Urban park in Calgary, Alberta, Canada

Confederation Park is an urban park in northwest Calgary, Alberta.

It is developed over an area of 400 acre between the neighbourhoods of Mount Pleasant, Capitol Hill, Collingwood and Highland Park. 10th Street West bisects the park from north to south. The City of Calgary's Confederation Park Page provides maps of the North Area and the South Area of the park.

The park has picnic tables, toboggan hills, cycle paths, tennis courts and baseball diamonds. The park is also a popular destination for couples having wedding pictures taken. The park adjoins the Queens Park Cemetery on the east side by the baseball diamond and tennis courts near Highland Park. There is cross-country skiing both in the park and at the golf course during the winter. Any time of the year the park can be used for geocache searches.

Adjacent to the park is the Confederation Golf Course. In winter the golf course is open for cross-country skiing and the park hosts the Lions Club Christmas Light Display in December and January.

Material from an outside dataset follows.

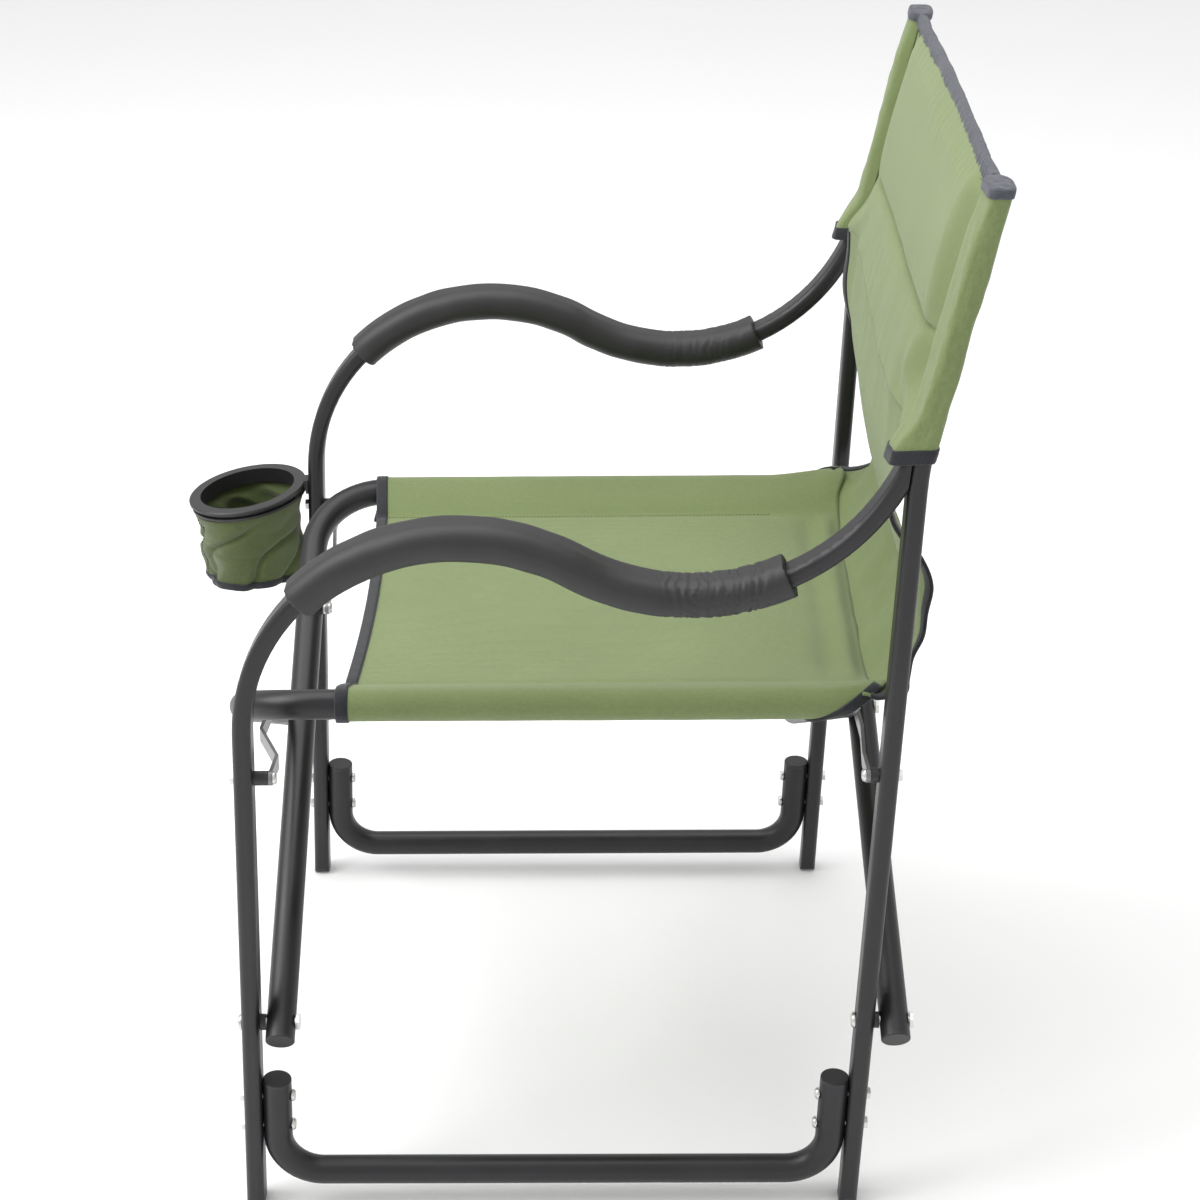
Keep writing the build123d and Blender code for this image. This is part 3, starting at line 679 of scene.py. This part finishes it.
def make_seat():
    """One cloth from under one rail, over it and across to under the other, with its tapes."""
    last = 2 * LOOP_STEPS + SEAT_CROSS
    grid = [[seat_point(k, j / SEAT_ROWS) for j in range(SEAT_ROWS + 1)] for k in range(last + 1)]
    seat = sheet_piece("seat_cloth", grid)
    pieces = [seat]
    front_edge = [column[0] for column in grid]
    front_inner = [column[3] for column in grid]
    pieces.append(binding("seat_front_tape", front_edge, front_inner, width=0.0100, thick=0.0034))
    left_columns = range(0, LOOP_STEPS - 1)
    right_columns = range(last, last - LOOP_STEPS + 1, -1)
    for side, columns in (("left", left_columns), ("right", right_columns)):
        edge = [grid[k][-1] for k in columns]
        inner = [grid[k][-4] for k in columns]
        pieces.append(binding(f"seat_{side}_rear_tape", edge, inner))
    up = Vector((0, 0, 1))
    for side, sign in (("left", 1), ("right", -1)):
        path = []
        for j in range(60):
            y = lerp(SEAT_FRONT_Y + 0.004, STITCH_END_Y, j / 59)
            path.append(at(sign * STITCH_X, y, seat_height(STITCH_X, y) + 0.0009))
        pieces.append(stitches(f"seat_{side}_stitches", path, up))
    on_tape = Vector((0, 0.0084, 0.0020))
    hem = [seat_point(k, 0.0) + on_tape for k in range(LOOP_STEPS, LOOP_STEPS + SEAT_CROSS + 1)]
    pieces.append(stitches("seat_front_stitches", hem, up, DARK_THREAD))
    mount_on_halves(pieces, "seat_left", "seat_right")
    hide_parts("left_seat_half", "right_seat_half")


# ---- back ----------------------------------------------------------------------------
SIDE_SEAM_X = 0.2475                # seam between the back and its sleeve
BACK_LOW = 0.722
BACK_HIGH = 0.9185
BACK_DISH = 0.0030                  # depth of the dish in the middle
SEAM_Z = 0.786                      # seam across the back, in the middle
SEAM_TILT = 0.005                   # its rise at the left edge
SEAM_BAND = 0.006                   # finer rows this far either side of it
BACK_COLUMNS = 150
TOP_TAPE_POINTS = 420


def post_y(z):
    """Middle of the upper post, in the chair's frame."""
    return POST_TOP_Y - (POST_TOP_Z - z) * POST_SLOPE


def back_dish(x):
    """How far the back lies behind its sides at x."""
    return BACK_DISH * (1 - (x / SIDE_SEAM_X) ** 2)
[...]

The park, anchored by the Centennial Golf Course to the west and Queen Park Cemetery to the east, along with other nearby open areas, affords neighborhoods such as Rosemont and Cambrian Heights large amounts of open space.

==History==
In the mid-1960s, efforts to conserve the North Hill Coulee, a brook which remained undeveloped because of uneven terrain, were organized in the form of the Centennial Ravine Park Society. In 1967, the park opened to celebrate the centennial of the Canadian Confederation. The society was very active in the neighborhoods of Northwest Calgary, and raised funds to create the park space.

==Environment==
Because the park follows the course of the North Hill Coulee, there is a riparian habitat, which supports an assortment of plants such as Douglas fir, dogwood and willows, despite the urbanized surrounding area. It is also an important migratory spot for several species of waterfowl.